Not all movies can or should resemble John Wick. There's somewhat of a reality-disconnect when you're sitting in a movie theatre, hearing people laugh as a samurai sword is forced through the eye of a desperate Yakuza member on screen. Witnessing treachery of diabolical proportions so distractingly and realistically portrayed leaves the audience laughing at the powerlessness of the situation. Not all movies can or should resemble John Wick, but we're happy that the series exists.
John Wick has, as a franchise, reached it's third chapter and while one might think that the third installation in an action series may be predictable, John Wick: Chapter 3 - The Parabellum is surprisingly not predictable at all. The movie is just as efficiently and carefully constructed narratively as fans have come to expect from the series and continues to build upon the well-constructed, interesting universe as well as its fast-paced action.
The movie begins just a few seconds after the second chapter's ending. Wick has violated the very explicit rules that apply to assassins worldwide and is now "excommunicado", meaning he's now fair game for all the cold-blooded professional killers around the world (and New York is, of course, the headquarters of these professionals). Wick can't trust any of the acquaintances he has made during his years as an assassin and his desperate quest to wipe his sure death sentence leads him from New York to Casablanca and then back again.
In terms of tempo, it's a smooth, one-gear ride all the way through and just like with the two previous chapters as well as in movies like Mad Max: Fury Road, the action revs up in minutes - if you're not ready, the bus leaves without you. Parabellum has pure adrenaline pumping through its veins from start to finish with only short pauses between the long and frightening action scenes. This is the identity of the John Wick franchise and Parabellum fully embraces this while saying "no thanks" to introducing concepts such as love, motivation or basic plot structure. The only thing on our minds when watching the movie was the "John Wick won't die" and "John Wick will kill many to avoid death" quotes from within.
With senseless, brutal action and a lack of plot structure, how does John Wick differ from an underwhelming Steven Seagal action flick from the '90s? Well, for one, the aforementioned self-awareness elevates the John Wick movies significantly. Dialogue and general manuscript execution are put into play in a tongue-in-cheek way and you get constant hints that break the fourth wall somewhat, simply by letting you know that the moviemakers knew that the ideas were a bit over the top. It's this self-awareness that has the audience accept the premise and this is still true even in the third instalment in the series, no matter how many people Wick relentlessly executes.

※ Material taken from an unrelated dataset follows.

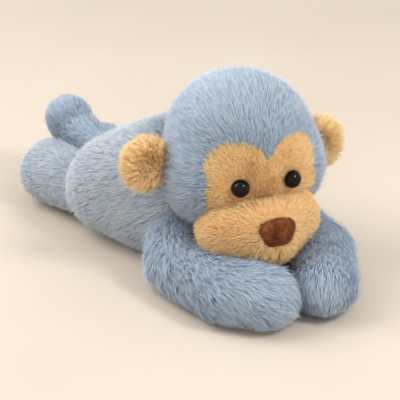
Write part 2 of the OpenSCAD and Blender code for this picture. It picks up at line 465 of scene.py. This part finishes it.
# Sizes of the patches in which the brushing, the lean and the tone change
FLOW_SIZE, TILT_SIZE, TONE_SIZE = 26 * MM, 14 * MM, 40 * MM
# How much the tone differs from tuft to tuft, strand to strand and patch to patch
TUFT_TONE, STRAND_TONE, PATCH_TONE = 0.13, 0.1, 0.1
SEARCH = 30 * MM        # how far from a form's surface its inside is looked for


def sample(obj, density, rng):
    """Random roots on a form's surface, with the surface's own normals there."""
    mesh = obj.data
    mesh.calc_loop_triangles()
    corners = np.empty(len(mesh.loop_triangles) * 3, np.int32)
    mesh.loop_triangles.foreach_get("vertices", corners)
    corners = corners.reshape(-1, 3)
    points, normals = get_points(mesh), get_points(mesh, "normal")
    a, b, c = (points[corners[:, i]] for i in range(3))
    area = np.linalg.norm(np.cross(b - a, c - a), axis=1) / 2
    count = int(area.sum() / MM ** 2 * density)
    pick = rng.choice(len(area), count, p=area / area.sum())
    u, v = rng.random((2, count))
    fold = u + v > 1
    u[fold], v[fold] = 1 - u[fold], 1 - v[fold]
    share = np.stack([1 - u - v, u, v], axis=1)[:, :, None]
    return (points[corners[pick]] * share).sum(1), unit((normals[corners[pick]] * share).sum(1))


def nearest(centres, points):
    """The index of the centre that is nearest to each point."""
    tree = KDTree(len(centres))
    for i, p in enumerate(centres):
        tree.insert(p, i)
    tree.balance()
    return np.array([tree.find(p)[1] for p in points])


def along_surface(flow, normal):
    """The part of flow that lies in the surface, 1 long."""
    return unit(flow - normal * (flow * normal).sum(1, keepdims=True))


def grow(name, obj, density, length, comb, seed, lean=(24, 60), width=0.44, tuft=8, pull=0.4,
         keep=None, stray=0.1, wave=0.16):
    """Pile on a form: curved tapering ribbons, leaned along comb and gathered into tufts.

    density is ribbons per square millimetre and width a ribbon's width in millimetres. comb, length
    and keep are rules that take roots and normals, and give a direction, a length in millimetres and
    the chance that a ribbon grows. lean is the angle from upright at root and tip, tuft the ribbons
    in one tuft, pull how closely a tuft gathers, and stray and wave how far single ribbons and whole
    patches turn from the comb's direction."""
    rng = np.random.default_rng(seed)
    root, normal = sample(obj, density, rng)
    if keep is not None:
        chosen = rng.random(len(root)) < keep(root, normal)
        root, normal = root[chosen], normal[chosen]
    count = len(root)
    flow = along_surface(comb(root, normal), normal)
    flow = flow + waves(root, FLOW_SIZE, seed + 1) * wave + rng.normal(size=(count, 3)) * stray
    flow = along_surface(flow, normal)
    # Pile that is close to the floor and faces it is down to half as long
    near_floor = smooth_step(-normal[:, 2], 0.1, 0.8) * smooth_step(-root[:, 2] / MM, -26, -10)
    long = length(root, normal) * MM * rng.uniform(*LENGTHS, count) * (1 - 0.5 * near_floor)
    long = long[:, None]
    tilt = np.radians(np.array(lean))[:, None] + rng.normal(size=(2, count)) * math.radians(4)
    patches = smooth_step(waves(root, TILT_SIZE, seed + 2)[:, 0], -1, 1)
    tilt = tilt + patches * math.radians(14) - math.radians(7)
    wild = rng.random(count) < WILD_SHARE
    long[wild] *= WILD_LONGER
    tilt[:, wild] -= math.radians(WILD_LIFT)
    near = normal * np.cos(tilt[0])[:, None] + flow * np.sin(tilt[0])[:, None]
    away = normal * np.cos(tilt[1])[:, None] + flow * np.sin(tilt[1])[:, None] - UP * DROOP
    mid = root + near * long * 0.5
    tip = mid + unit(away) * long * 0.5

    # A tuft closes in on its leader, the tips most
    leaders = rng.choice(count, max(1, count // tuft), replace=False)
    mine = leaders[nearest(root[leaders], root)]
    offset = root - root[mine]
    share = (pull * rng.uniform(*PULLS, count))[:, None]
    mid = mid + (mid[mine] + offset * 0.7 - mid) * share * 0.45
    tip = tip + (tip[mine] + offset * 0.25 - tip) * share
    for row in (root, mid, tip):
        row[:, 2] = np.maximum(row[:, 2], FLOOR_GAP)

    across = unit(np.cross(flow, normal))
    along = unit(tip - root)
    roll = np.radians(rng.uniform(-ROLL, ROLL, count))[:, None]
    side = across * np.cos(roll) + np.cross(along, across) * np.sin(roll)
    half = side * (width * MM / 2 * rng.uniform(*WIDTHS, count))[:, None]
    points = np.stack([root - half, root + half, mid + half * 0.8, mid - half * 0.8, tip], axis=1)
    # Shading lies between the cloth's own and the ribbon's, so that the pile looks soft
    facing = unit(normal * 0.6 + unit(np.cross(side, along)) * 0.5 + rng.normal(size=(count, 3)) * 0.12)
    tone_of_tuft = rng.normal(size=count)[mine] * TUFT_TONE
    tone_of_patch = waves(root, TONE_SIZE, seed + 3)[:, 0] * PATCH_TONE
    tone = 0.5 + tone_of_tuft + rng.normal(size=count) * STRAND_TONE + tone_of_patch
    column = np.clip((tone * TONES).astype(int), 0, TONES - 1)
    return ribbons(name, points, facing, column)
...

And then there are the action sequences, the core of John Wick. Keanu Reeves, various martial arts experts and stuntmen have been working hard, once again, to create a well-choreographed dance with death, and although the third chapter doesn't bring any new elements into this choreography, it's just as entertaining to witness Reeves in the thick of it once again. We also have to add that the attention to detail put into this movie is remarkable.

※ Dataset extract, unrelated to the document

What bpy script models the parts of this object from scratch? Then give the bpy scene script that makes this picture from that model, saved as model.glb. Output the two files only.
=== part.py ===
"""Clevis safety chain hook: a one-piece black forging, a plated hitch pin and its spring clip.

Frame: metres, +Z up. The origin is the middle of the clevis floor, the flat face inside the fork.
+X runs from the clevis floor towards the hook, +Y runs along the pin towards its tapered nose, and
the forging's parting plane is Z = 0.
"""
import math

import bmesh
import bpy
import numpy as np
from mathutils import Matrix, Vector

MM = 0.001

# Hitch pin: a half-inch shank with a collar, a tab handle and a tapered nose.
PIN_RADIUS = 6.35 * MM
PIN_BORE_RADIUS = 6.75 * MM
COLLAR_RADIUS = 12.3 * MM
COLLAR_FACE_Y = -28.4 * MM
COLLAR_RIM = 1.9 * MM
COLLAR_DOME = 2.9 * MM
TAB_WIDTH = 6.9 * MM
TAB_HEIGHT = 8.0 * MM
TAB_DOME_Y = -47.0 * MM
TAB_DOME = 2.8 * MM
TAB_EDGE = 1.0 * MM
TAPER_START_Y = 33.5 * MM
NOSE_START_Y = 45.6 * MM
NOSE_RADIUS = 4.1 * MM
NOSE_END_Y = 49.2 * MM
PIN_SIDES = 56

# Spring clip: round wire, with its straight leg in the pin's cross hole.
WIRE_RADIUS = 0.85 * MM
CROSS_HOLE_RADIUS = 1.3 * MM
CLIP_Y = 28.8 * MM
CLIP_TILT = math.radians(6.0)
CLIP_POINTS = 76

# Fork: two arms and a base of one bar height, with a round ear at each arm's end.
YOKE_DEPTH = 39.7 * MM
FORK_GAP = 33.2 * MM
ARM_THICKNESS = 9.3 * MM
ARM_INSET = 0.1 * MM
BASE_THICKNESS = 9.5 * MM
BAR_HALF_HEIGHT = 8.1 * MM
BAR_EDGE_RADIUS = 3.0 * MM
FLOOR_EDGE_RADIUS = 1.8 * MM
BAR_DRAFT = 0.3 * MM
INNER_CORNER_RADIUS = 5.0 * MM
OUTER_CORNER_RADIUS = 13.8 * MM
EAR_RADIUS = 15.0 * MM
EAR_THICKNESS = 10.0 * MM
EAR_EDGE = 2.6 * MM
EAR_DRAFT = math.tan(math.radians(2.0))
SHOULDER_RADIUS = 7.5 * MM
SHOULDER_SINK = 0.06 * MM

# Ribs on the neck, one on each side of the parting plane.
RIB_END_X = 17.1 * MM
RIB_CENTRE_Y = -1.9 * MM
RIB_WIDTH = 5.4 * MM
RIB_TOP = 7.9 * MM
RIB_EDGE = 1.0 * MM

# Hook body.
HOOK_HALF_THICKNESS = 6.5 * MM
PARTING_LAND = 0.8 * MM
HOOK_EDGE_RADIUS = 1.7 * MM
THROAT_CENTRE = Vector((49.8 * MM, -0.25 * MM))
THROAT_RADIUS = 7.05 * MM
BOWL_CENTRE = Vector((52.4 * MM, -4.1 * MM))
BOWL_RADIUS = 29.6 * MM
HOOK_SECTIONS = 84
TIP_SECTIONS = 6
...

Parabellum builds on the surprisingly exciting lore that exists in this assassin-led world through the addition of more rules, parameters and laws that keep the universe from spiralling into pure chaos. The series has introduced The High Table which has people tasked with making decisions, there are Markers, there are adjudicators who can deconsecrate or reconsecrate, there are trials, penalties and ways to appeal or overturn sentences. It's all crammed into the narrative and even though it appears decisively weak in spirit at times, one can't help but follow it all with great interest when the exposition is presented to the viewer.
However, Parabellum isn't a joy all the way through. This is especially the case during the film's second act, via the introduction of Halle Berry's character, Sofia. This act mostly takes place in Casablanca and its surrounding areas and feels rather lacking compared to the New York sequences. Sofia's introduction also feels rather bland and while the other characters such as Winston, The Director and even the villain Zero all play a significant role in the big picture, Sofia just kind of disappears abruptly. The Casablanca setting just doesn't feel as right as Wick moving through the rainy New York streets.

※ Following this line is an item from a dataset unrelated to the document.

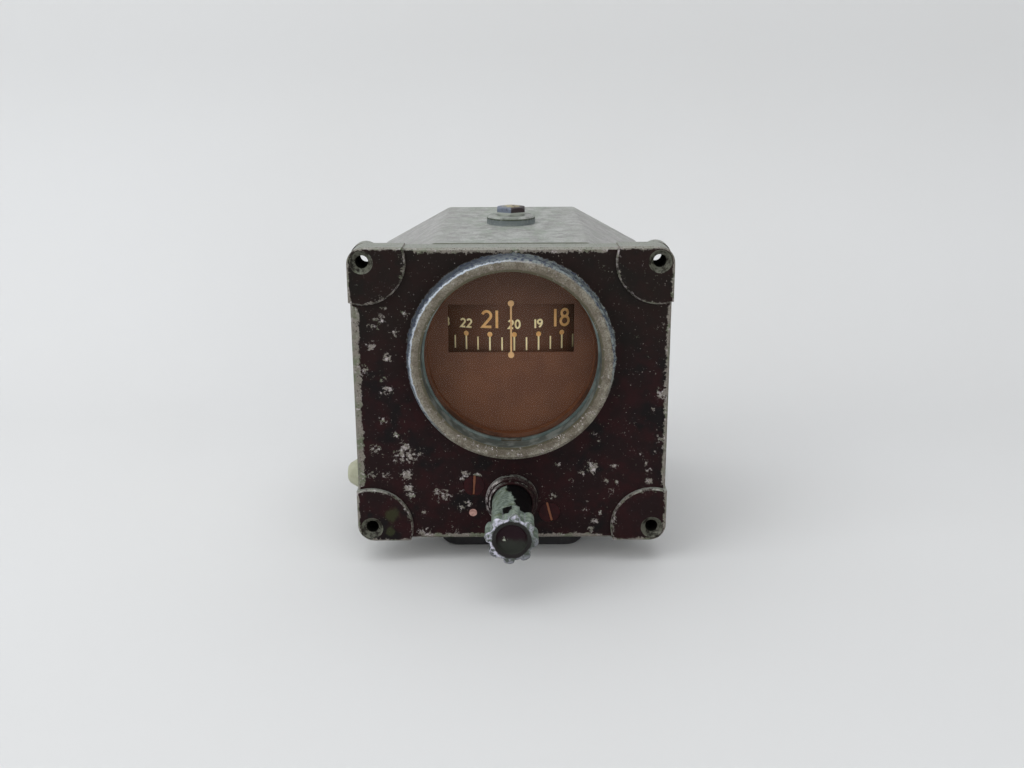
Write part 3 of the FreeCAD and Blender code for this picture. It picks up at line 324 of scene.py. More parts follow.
def makeFacePaint():
    p = facePaint
    m = startMaterial('facePaint')
    fine = noise(m, p['chipWidth'], 7.0, 0.74)
    patch = noise(m, 8.0, 2.0, 0.5)
    ragged = noise(m, 3.2, 6.0, 0.76)
    tone = noise(m, 6.0, 4.0, 0.6)
    grain = noise(m, 0.6, 3.0, 0.6)
    front = facing(m)
    field = maths(m, 'ADD', both(m, fine, 0.80), both(m, patch, 0.20))
    crowd = 0.0
    for x, z, reach, weight in p['wornSpots']:
        near = put(m, 'MapRange', {'Value': awayFrom(m, x, z), 'From Min': reach * mm, 'From Max': 0.0,
                                   'To Max': weight}, interpolation_type='SMOOTHSTEP').outputs[0]
        crowd = either(m, crowd, near)
    fromHole = fromHoles(m)
    padRim = both(m, step(m, fromHole, (p['padReach'] - 3.0) * mm, (p['padReach'] - 0.4) * mm),
                  step(m, fromHole, (p['padReach'] + 0.2) * mm, p['padReach'] * mm))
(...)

The music also feels uninspired. Composer Tyler Bates has tried to use a fast, hard action pace but the techno music that blares ends up being hopelessly bland. If the music would have got a break countering this, such as an action scene or two with classical music playing, we would have been more satisfied.
This criticism doesn't mean that John Wick: Chapter 3 - Parabellum isn't a great piece of entertainment, however, because it most certainly is. Even though we live in a world full of sequels and films becoming franchises, we have nothing against a fourth chapter being shot in the future.